Последний из севастопольских адмиралов вздрогнул от удара пули и сразу стал медленно оседать на землю. Корн едва успел поймать бесчувственное тело и с ужасом для себя увидел, как закатились широко раскрытые глаза Павла Степановича. Вместе с этим, капитан-лейтенант ощутил, как под его правой ладонью, от горячей крови стремительно набухал адмиральский мундир.
Адмирал так и не пришел в сознание, все то время когда его на руках несли с позиции в лазарет к Пирогову. К стенам госпиталя сбежался почти весь Севастополь с одной только надеждой, что хирург сотворит чудо. Под больничными окнами и дверями стояло большая толпа солдат и матросов, и не было среди них ни одного, кто не согласился бы немедленно умереть ради спасения любимого командира.
Осматривая больного, хирург сразу определил, что вражеская пуля пробила Нахимову грудную клетку, повредило легкое и, раздробив лопатку, вышла наружу. Пирогов приложил максимум своих сил и умения и даже чуть больше, но жизнь адмирала висела на волоске.
От обильной кровопотери, кожа его стала пергаментно желтой, а пульс нитевидным. Нахимов несколько раз приходил в себя, открывал глаза, но ничего не говорил. Обводя присутствующих тусклым взглядом, он как бы искал кого-то и не находя закрывал обратно. Находившиеся рядом с ним люди не скрывали своей скорби и горести от тягостного состояния своего вождя и плакали, не стесняясь своих слез, отвернув лицо от ложа больного.

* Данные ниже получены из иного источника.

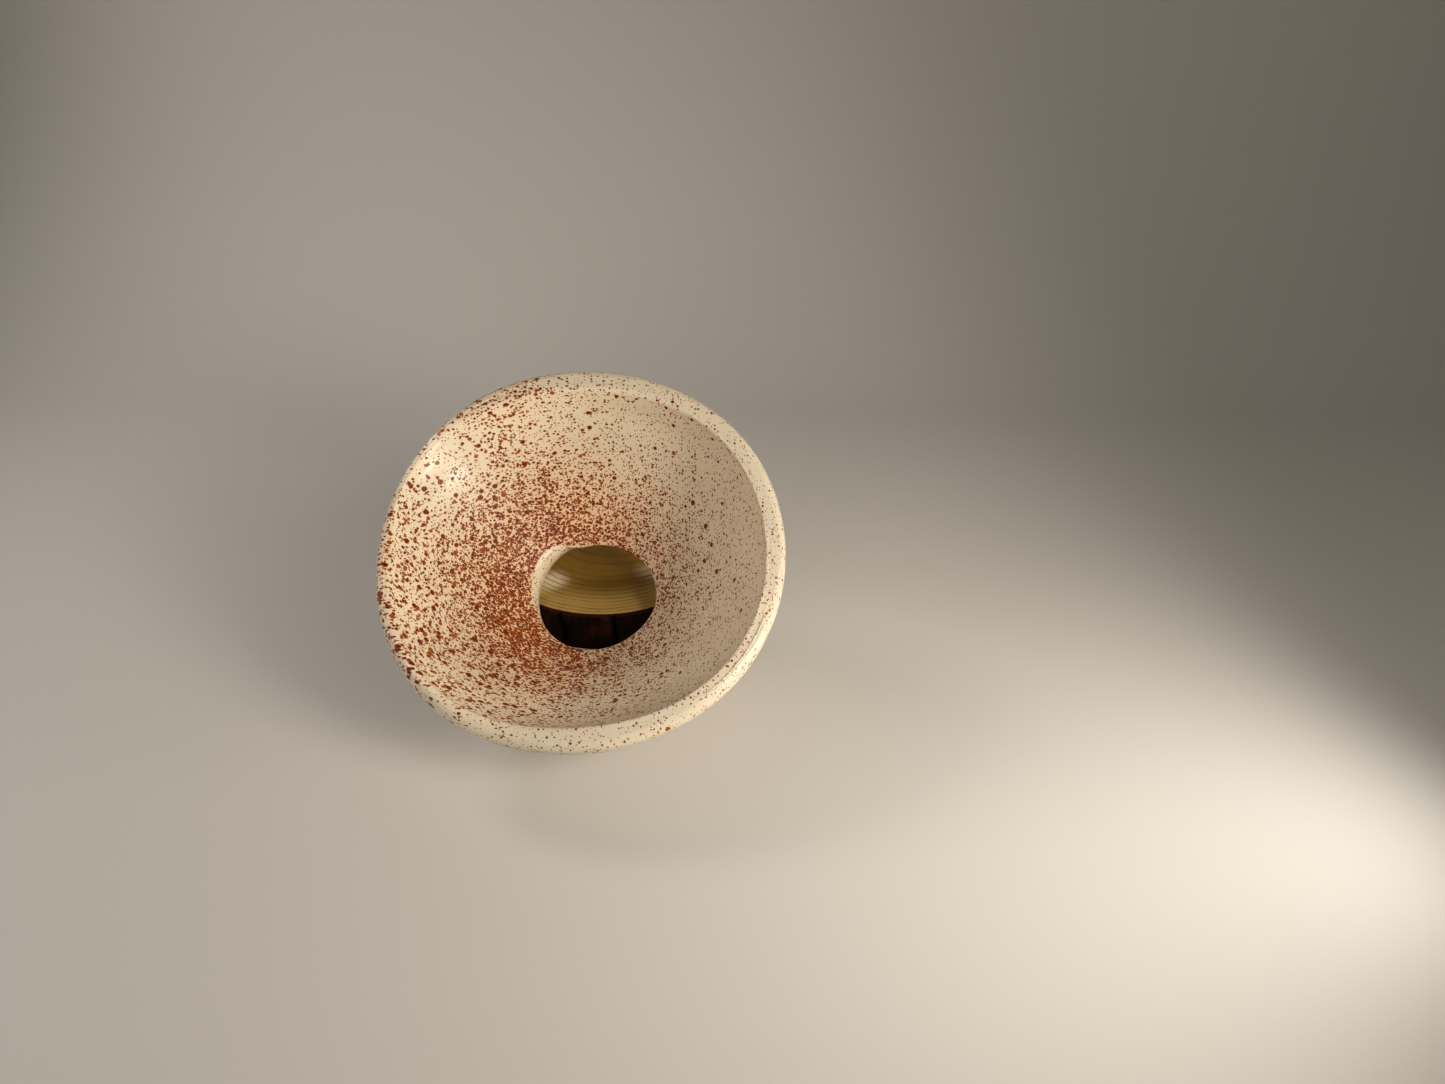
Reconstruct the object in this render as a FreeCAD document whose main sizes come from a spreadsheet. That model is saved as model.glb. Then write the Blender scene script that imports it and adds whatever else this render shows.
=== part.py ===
"""Hand-thrown stoneware funnel, leaning on a bark-edged slice of wood.

The funnel is one thick-walled cone with a round lip at its mouth and a wide throat cut through
its foot. The front of its foot ring stands on the ground and the back of the ring lies on the
front edge of the wood slice, which tips the mouth forward. Nothing fastens the two together:
the funnel lifts off.

Frame: millimetres, +Z up, the mouth tips towards -Y, and the origin is the centre of the
slice's underside.
"""
import FreeCAD, Part
import Sketcher
import math
import os

V = FreeCAD.Vector

SIZES = [
    # funnel, measured along and across its own axis from the flat face of its foot
    ("rim_radius", 75.0, "outside of the lip at its widest"),
    ("lip_radius", 3.6, "half the thickness of the rounded lip"),
    ("funnel_height", 61.0, "foot face to the top of the lip"),
    ("throat_radius", 23.5, "straight hole through the foot"),
    ("throat_length", 8.0, "foot face to the start of the bowl"),
    ("inner_curve", 136.0, "radius of the bowl's inside, seen in section"),
    ("outer_curve", 300.0, "radius of the bowl's outside, seen in section"),
    ("foot_radius", 36.0, "outside of the foot ring"),
    ("foot_height", 4.5, "straight outside of the foot ring"),
    ("foot_round", 1.5, "outer edge of the foot face"),
    ("throat_round", 1.2, "both edges of the throat"),
    ("tilt_angle", 31.5, "funnel's axis from upright, degrees"),
    # slice of wood
    ("slice_radius", 54.0, "outside of the bark"),
    ("slice_thickness", 16.6, "saw cut to saw cut"),
    ("outer_bark", 2.2, "thickness of the corky outer bark"),
    ("inner_bark", 0.7, "thickness of the red inner bark"),
    ("bark_round", 0.5, "worn edges of the bark"),
    ("fissure_count", 17, "cracks down the bark"),
    ("fissure_depth", 1.3, "depth of a crack"),
    ("fissure_width", 1.8, "a crack's width at the surface"),
    # between the two
    ("seat_clearance", 0.2, "foot face to the slice's top"),
]
SIZE = {alias: value for alias, value, meaning in SIZES}


def make_sheet(doc):
    """The driving dimensions, one row each: name, value, meaning."""
    sheet = doc.addObject("Spreadsheet::Sheet", "Sizes")
    for row, (alias, value, meaning) in enumerate(SIZES, start=1):
        sheet.set("A%d" % row, alias)
        sheet.set("B%d" % row, str(value))
        sheet.set("C%d" % row, meaning)
        sheet.setAlias("B%d" % row, alias)
    doc.recompute()
    return sheet


def new_body(doc, label):
    body = doc.addObject("PartDesign::Body", label)
    body.Label = label
    return body


def new_sketch(body, name, role):
    """An empty sketch on one of the body's own origin planes."""
    plane = next(item for item in body.Origin.OriginFeatures if item.Role == role)
    sketch = body.newObject("Sketcher::SketchObject", name)
    sketch.AttachmentSupport = (plane, [""])
    sketch.MapMode = "FlatFace"
    return sketch


def bind(item, bindings):
    """Tie properties or named constraints to expressions."""
    for target, expression in bindings.items():
        item.setExpression(target, expression)


def size_constraint(sketch, name, expression, kind, *places):
    """A named constraint, started at its own value and tied to the sheet."""
    sketch.addConstraint(Sketcher.Constraint(kind, *places))
    sketch.renameConstraint(sketch.ConstraintCount - 1, name)
    sketch.setExpression("Constraints." + name, expression)


def centre_between(point, reach, other, other_reach):
    """The point at the two given distances from two points, on the side nearer the axis."""
    along = other - point
    step = (reach ** 2 - other_reach ** 2 + along.Length ** 2) / (2 * along.Length)
    rise = math.sqrt(reach ** 2 - step ** 2)
    unit = V(along).normalize()
    return point + unit * step + V(-unit.y, unit.x, 0) * rise


def circle_edges(shape, radius, height):
    """Names of the level circular edges of that radius at that height."""
    names = []
    for number, edge in enumerate(shape.Edges, start=1):
        curve = edge.Curve
        if curve.TypeId != "Part::GeomCircle":
            continue
        if abs(curve.Radius - radius) < 0.01 and abs(curve.Center.z - height) < 0.01:
            names.append("Edge%d" % number)
    return names


def arc_between(centre, radius, start, end):
    """Counter-clockwise arc from the point start to the point end."""
    first = math.atan2(start.y - centre.y, start.x - centre.x)
    last = math.atan2(end.y - centre.y, end.x - centre.x)
    if last < first:
        last += 2 * math.pi
    return Part.ArcOfCircle(Part.Circle(centre, V(0, 0, 1), radius), first, last)


def make_funnel(doc):
    """The whole funnel: a half section turned about the funnel's axis, then its edges rounded.

    The bowl's inside and outside are two long arcs, each tangent to the half-round lip.
    """
    body = new_body(doc, "funnel")
    sketch = new_sketch(body, "funnel_section", "XZ_Plane")

    throat_foot = V(SIZE["throat_radius"], 0, 0)
    throat_top = V(SIZE["throat_radius"], SIZE["throat_length"], 0)
    foot_top = V(SIZE["foot_radius"], SIZE["foot_height"], 0)
    foot_foot = V(SIZE["foot_radius"], 0, 0)
    lip = SIZE["lip_radius"]
    lip_centre = V(SIZE["rim_radius"] - lip, SIZE["funnel_height"] - lip, 0)
    inner, outer = SIZE["inner_curve"], SIZE["outer_curve"]
    inner_centre = centre_between(throat_top, inner, lip_centre, inner + lip)
    outer_centre = centre_between(foot_top, outer, lip_centre, outer - lip)
    lip_inside = lip_centre + V(inner_centre - lip_centre).normalize() * lip
    lip_outside = lip_centre + V(lip_centre - outer_centre).normalize() * lip

    throat, bowl, rim, back, side, face = sketch.addGeometry([
        Part.LineSegment(throat_foot, throat_top),
        arc_between(inner_centre, inner, throat_top, lip_inside),
        arc_between(lip_centre, lip, lip_outside, lip_inside),
        arc_between(outer_centre, outer, foot_top, lip_outside),
        Part.LineSegment(foot_top, foot_foot),
        Part.LineSegment(foot_foot, throat_foot),
    ], False)
    start, end, centre, axis = 1, 2, 3, -1
    sketch.addConstraint([
        Sketcher.Constraint("Coincident", throat, end, bowl, start),
        Sketcher.Constraint("Tangent", bowl, end, rim, end),
        Sketcher.Constraint("Tangent", rim, start, back, end),
        Sketcher.Constraint("Coincident", back, start, side, start),
        Sketcher.Constraint("Coincident", side, end, face, start),
        Sketcher.Constraint("Coincident", face, end, throat, start),
        Sketcher.Constraint("Vertical", throat),
        Sketcher.Constraint("Vertical", side),
        Sketcher.Constraint("PointOnObject", throat, start, axis),
        Sketcher.Constraint("PointOnObject", side, end, axis),
    ])
    origin = (axis, start)
    size_constraint(sketch, "throat_radius", "Sizes.throat_radius", "DistanceX",
                    *origin, throat, start, SIZE["throat_radius"])
    size_constraint(sketch, "throat_length", "Sizes.throat_length", "DistanceY",
                    throat, start, throat, end, SIZE["throat_length"])
    size_constraint(sketch, "foot_radius", "Sizes.foot_radius", "DistanceX",
                    *origin, side, end, SIZE["foot_radius"])
    size_constraint(sketch, "foot_height", "Sizes.foot_height", "DistanceY",
                    side, end, side, start, SIZE["foot_height"])
    size_constraint(sketch, "lip_radius", "Sizes.lip_radius", "Radius", rim, lip)
    size_constraint(sketch, "lip_across", "Sizes.rim_radius - Sizes.lip_radius", "DistanceX",
                    *origin, rim, centre, lip_centre.x)
    size_constraint(sketch, "lip_up", "Sizes.funnel_height - Sizes.lip_radius", "DistanceY",
                    *origin, rim, centre, lip_centre.y)
    size_constraint(sketch, "inner_curve", "Sizes.inner_curve", "Radius", bowl, inner)
    size_constraint(sketch, "outer_curve", "Sizes.outer_curve", "Radius", back, outer)

    turned = body.newObject("PartDesign::Revolution", "funnel_turned")
    turned.Profile = sketch
    turned.ReferenceAxis = (sketch, ["V_Axis"])
    turned.Angle = 360
    doc.recompute()

    throat_edges = body.newObject("PartDesign::Fillet", "throat_edges")
    throat_edges.Base = (turned, circle_edges(turned.Shape, throat_top.x, throat_top.y)
                         + circle_edges(turned.Shape, throat_foot.x, throat_foot.y))
    throat_edges.setExpression("Radius", "Sizes.throat_round")
    doc.recompute()
    foot_edge = body.newObject("PartDesign::Fillet", "foot_edge")
    foot_edge.Base = (throat_edges, circle_edges(throat_edges.Shape, foot_foot.x, foot_foot.y))
    foot_edge.setExpression("Radius", "Sizes.foot_round")
    seat_funnel(body)
    return body


def seat_funnel(body):
    """Lean the funnel on the slice: tilted about X, its foot ring's front on the ground.

    The foot face's inner edge meets the slice's round top edge at two points, left and right.
    across is how far behind the foot's centre they lie, measured in the tilted face, and side
    is how far out along X. The slice's own circle then gives their place along Y.
    """
    turn = "Sizes.tilt_angle * 1deg"
    up = ("((Sizes.foot_radius - Sizes.foot_round) * sin(%s)"
          " + Sizes.foot_round * (1 - cos(%s)))" % (turn, turn))
    across = "((Sizes.slice_thickness + Sizes.seat_clearance - %s) / sin(%s))" % (up, turn)
    side_squared = "((Sizes.throat_radius + Sizes.throat_round)^2 - %s^2)" % across
    back = "(-sqrt(Sizes.slice_radius^2 - %s) - %s * cos(%s))" % (side_squared, across, turn)
    body.Placement = FreeCAD.Placement(V(), FreeCAD.Rotation(V(1, 0, 0), SIZE["tilt_angle"]))
    bind(body, {"Placement.Rotation.Angle": turn,
                "Placement.Base.y": back,
                "Placement.Base.z": up})


def make_disc(doc, label, outside, inside=None):
    """A flat disc or ring as thick as the slice, with its radii given as expressions."""
    body = new_body(doc, label)
    sketch = new_sketch(body, label + "_outline", "XY_Plane")
    for name, radius, guess in (("outside", outside, SIZE["slice_radius"]),
                                ("inside", inside, SIZE["slice_radius"] / 2)):
        if radius is None:
            continue
        circle = sketch.addGeometry(Part.Circle(V(), V(0, 0, 1), guess), False)
        sketch.addConstraint(Sketcher.Constraint("Coincident", circle, 3, -1, 1))
        size_constraint(sketch, name, radius, "Radius", circle, guess)
    pad = body.newObject("PartDesign::Pad", label + "_cut")
    pad.Profile = sketch
    pad.setExpression("Length", "Sizes.slice_thickness")
    doc.recompute()
    return body, pad


def make_slice(doc):
    """The slice, from the middle out: wood, red inner bark, cracked outer bark."""
    wood_edge = "Sizes.slice_radius - Sizes.outer_bark - Sizes.inner_bark"
    bast_edge = "Sizes.slice_radius - Sizes.outer_bark"
    wood, disc = make_disc(doc, "wood_slice", wood_edge)
    bast, ring = make_disc(doc, "inner_bark", bast_edge, wood_edge)
    bark, ring = make_disc(doc, "outer_bark", "Sizes.slice_radius", bast_edge)

    worn = bark.newObject("PartDesign::Fillet", "bark_edges")
    worn.Base = (ring, circle_edges(ring.Shape, SIZE["slice_radius"], 0)
                 + circle_edges(ring.Shape, SIZE["slice_radius"], SIZE["slice_thickness"]))
    worn.setExpression("Radius", "Sizes.bark_round")
    doc.recompute()
    crack_bark(doc, bark)
    return [wood, bast, bark]


def crack_bark(doc, bark):
    """Cracks right down the outside of the bark: one wedge, repeated around the slice."""
    sketch = new_sketch(bark, "fissure_outline", "XY_Plane")
    half, depth = SIZE["fissure_width"] / 2, SIZE["fissure_depth"]
    mouth = SIZE["slice_radius"]
    corners = [V(mouth, -half, 0), V(mouth, half, 0), V(mouth - depth, 0, 0)]
    lines = [sketch.addGeometry(Part.LineSegment(a, b), False)
             for a, b in zip(corners, corners[1:] + corners[:1])]
    front, upper, lower = lines
    start, end, axis = 1, 2, -1
    sketch.addConstraint([
        Sketcher.Constraint("Coincident", front, end, upper, start),
        Sketcher.Constraint("Coincident", upper, end, lower, start),
        Sketcher.Constraint("Coincident", lower, end, front, start),
        Sketcher.Constraint("PointOnObject", upper, end, axis),
        Sketcher.Constraint("Symmetric", front, start, front, end, axis),
    ])
    size_constraint(sketch, "fissure_width", "Sizes.fissure_width", "DistanceY",
                    front, start, front, end, 2 * half)
    size_constraint(sketch, "fissure_mouth", "Sizes.slice_radius", "DistanceX",
                    axis, start, front, start, mouth)
    size_constraint(sketch, "fissure_depth", "Sizes.fissure_depth", "DistanceX",
                    upper, end, front, start, depth)
    whole = bark.Shape.Volume
    fissure = bark.newObject("PartDesign::Pocket", "fissure")
    fissure.Profile = sketch
    fissure.Type = "ThroughAll"
    fissure.Reversed = True
    doc.recompute()
    if not bark.Shape.Volume < whole:
        raise RuntimeError("the fissure cut nothing")

    around = bark.newObject("PartDesign::PolarPattern", "fissures")
    around.Originals = [fissure]
    around.Axis = (sketch, ["N_Axis"])
    around.Angle = 360
    around.setExpression("Occurrences", "Sizes.fissure_count")
    bark.Tip = around


def check(doc, parts):
    """Stop on a feature that failed, or on a sub-part without one sound solid."""
    for item in doc.Objects:
        if "Invalid" in item.State or "Error" in item.State:
            raise RuntimeError("%s failed: %s" % (item.Name, item.State))
    for part in parts:
        if part.Shape.isNull() or not part.Shape.isValid() or len(part.Shape.Solids) != 1:
            raise RuntimeError("%s has no sound solid" % part.Label)


def main():
    doc = FreeCAD.newDocument("stoneware_funnel")
    make_sheet(doc)
    parts = [make_funnel(doc)] + make_slice(doc)
    doc.recompute()
    check(doc, parts)
    os.makedirs("parts", exist_ok=True)
    for part in parts:
        part.Shape.exportStep("parts/%s.step" % part.Label)
        print(part.Label, "volume %.0f mm3" % part.Shape.Volume, part.Shape.BoundBox)


main()
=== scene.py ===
"""Stoneware funnel leaning on a bark-edged slice of wood: surfaces, glaze, wood, bark and stage.

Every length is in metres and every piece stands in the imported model's own frame.
"""

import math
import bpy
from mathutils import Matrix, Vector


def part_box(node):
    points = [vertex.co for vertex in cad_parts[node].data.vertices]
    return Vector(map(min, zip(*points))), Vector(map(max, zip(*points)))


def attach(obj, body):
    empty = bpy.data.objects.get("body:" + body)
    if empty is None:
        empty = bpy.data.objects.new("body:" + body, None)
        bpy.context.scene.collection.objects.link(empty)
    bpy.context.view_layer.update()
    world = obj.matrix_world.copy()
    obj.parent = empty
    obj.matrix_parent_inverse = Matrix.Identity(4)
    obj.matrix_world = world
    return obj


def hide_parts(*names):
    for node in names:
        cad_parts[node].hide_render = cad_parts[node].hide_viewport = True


bl_info = {
    "name": "Stoneware Funnel on a Wood Slice",
    "version": (1, 0, 0),
    "blender": (4, 5, 0),
    "location": "3D View > Sidebar > Funnel",
    "description": "Builds a speckled stoneware funnel, the slice it leans on and a studio stage",
    "category": "Object",
}

import bpy
import numpy as np
from bpy.props import FloatProperty, FloatVectorProperty, IntProperty, PointerProperty
from bpy.types import Operator, Panel, PropertyGroup
from mathutils import Vector

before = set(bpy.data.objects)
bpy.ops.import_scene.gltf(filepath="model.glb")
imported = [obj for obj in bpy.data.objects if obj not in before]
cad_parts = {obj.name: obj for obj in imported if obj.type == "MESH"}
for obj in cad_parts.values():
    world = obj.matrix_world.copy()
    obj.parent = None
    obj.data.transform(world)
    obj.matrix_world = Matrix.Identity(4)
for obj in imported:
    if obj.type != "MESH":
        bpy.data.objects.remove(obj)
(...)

Около двух суток длилось это критическое состояние, и никто не мог сказать, что будет через пять минут, и только рьяно молились господу Богу за своего адмирала. Все это время Пирогов не отходил от постели больного, полностью посвятив себя заботе о Нахимове. Трудно сказать, что сыграло свою положительную роль, искусство врача, мольбы людей, а может все вместе и кое-что ещё, но Нахимов остался жить.
Крайне ослабленный, не способный самостоятельно сдвинуться из-за нестерпимых болей в груди, адмирал со всеми предосторожностями был отправлен в Бахчисарай, а оттуда в Симферополь. Пирогов сильно переживал, довезут ли Нахимова до госпиталя живым, но все обошлось, и больной медленно пошел на поправку.
Когда в русском обществе стало известно о ранении адмирала, во всех храмах обеих столиц прошли торжественные молебны во здравие Нахимова. Все сразу осознали, сколько важен и нужен для России был этот человек, на плечи которого все это время лежало тяжелое бремя о защите Севастополя.
Адмирал был жив, но едва он только оставил осажденный город, как над ним отчетливо замаячил призрак сдачи противник. На место Нахимова Горчаков вновь назначил Остен-Сакен, который сразу отдал приказ о постройке понтонных мостов через севастопольскую бухту для быстрой эвакуации гарнизона и мирного населения на случай падения укреплений Южной стороны.
Князь Васильчиков, генералы Хрулев и Хрущев, вместе с начальником севастопольского порта вице-адмиралом Новосильцевым были категорически против подобных действий. Все они в один голос говорили, что один только вид мостов, сразу породит неуверенность и робость в сердца защитников Севастополя.
- Пока Павел Степанович был с нами, никто и мыслить не мог об оставлении города - возмущались патриоты, но Ерофеич в своем стремлении угодить Горчакову был неудержим.
Сам командующий Крымской армии, ради сохранения численности своих войск, был готов в случаи падения передних рубежей обороны города, незамедлительно оставить Южную сторону Севастополя и отойти к Мекензевым горам. Там, на хорошо укрепленных позициях, он намеривался дать бой противнику, который, по глубокому убеждению генерала, будет очень губителен для врага.
Возможно, это был вполне здравый и реальный план ведения войны, но осуществить его, при присутствии в ставке Горчакова такого фанатичного адепта обороны Севастополя как граф Ардатов было очень нелегко. Практически невозможно. И потому князь был вынужден ждать удобного случая, который позволил бы ему действовать, без оглядки на мнение посланника императора.
Возвращение Ардатова в ставку, совпало с жарким обсуждением у командующего мер по снятию вражеской осады Севастополя. К этому, Михаила Дмитриевича настойчиво пододвигал государя император, воодушевленный удачным отбитием вражеского штурма. Сам Горчаков подобно светлейшему князю Меньшикову не очень верил в успех планируемой операции, но не в силах противостоять нажиму государя был вынужден выставить этот вопрос на общее обсуждение.